For teams building personalized messaging at scale, our guide on cold email personalization covers techniques that apply equally to LinkedIn message personalization.
Metrics That Matter
Track these weekly to monitor the health of your LinkedIn outbound:
- Connection request acceptance rate: Below 20% means your targeting or notes need work. Above 35% and you’re in great shape.
- Message response rate (1st-degree): 15-25% is strong for cold-ish outreach to new connections. Below 10% means your messaging or sequencing needs attention.
- InMail response rate: 10-20% is the healthy range for well-targeted InMail.
- SSI (Social Selling Index) score: LinkedIn’s own metric. Aim for 70+. Scores below 50 correlate with higher flagging rates.
- Pending connection requests: Monitor weekly. Withdraw requests older than 3 weeks.
- Profile views received: A leading indicator of brand strength. Track weekly trend.
- Content engagement rate: (Likes + comments) / impressions on your posts. Industry average is 2-4%.
Operating Principles
- Treat LinkedIn as a long game. The SDRs who build strong networks over 12-18 months consistently outperform those who blast connection requests for three months and get restricted.

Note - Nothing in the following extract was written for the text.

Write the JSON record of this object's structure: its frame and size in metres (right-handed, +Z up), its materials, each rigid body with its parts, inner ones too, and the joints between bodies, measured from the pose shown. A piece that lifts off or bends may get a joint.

- Warm before you reach. Content engagement before outreach is not optional — it’s the single highest-leverage activity for improving acceptance and response rates.
- Respect the platform’s limits. Account restrictions set you back months. Conservative daily limits are a small price for sustained access.
- Write messages for humans. Every message should read like it came from a real person who genuinely found the recipient’s work relevant. If it could be sent to 500 people unchanged, rewrite it.
- Integrate with your full outbound stack. LinkedIn in isolation produces modest results. LinkedIn as part of a coordinated multi-channel sequence produces compound effects. The interaction between email, phone, and LinkedIn is where the real leverage exists — each channel reinforces the others.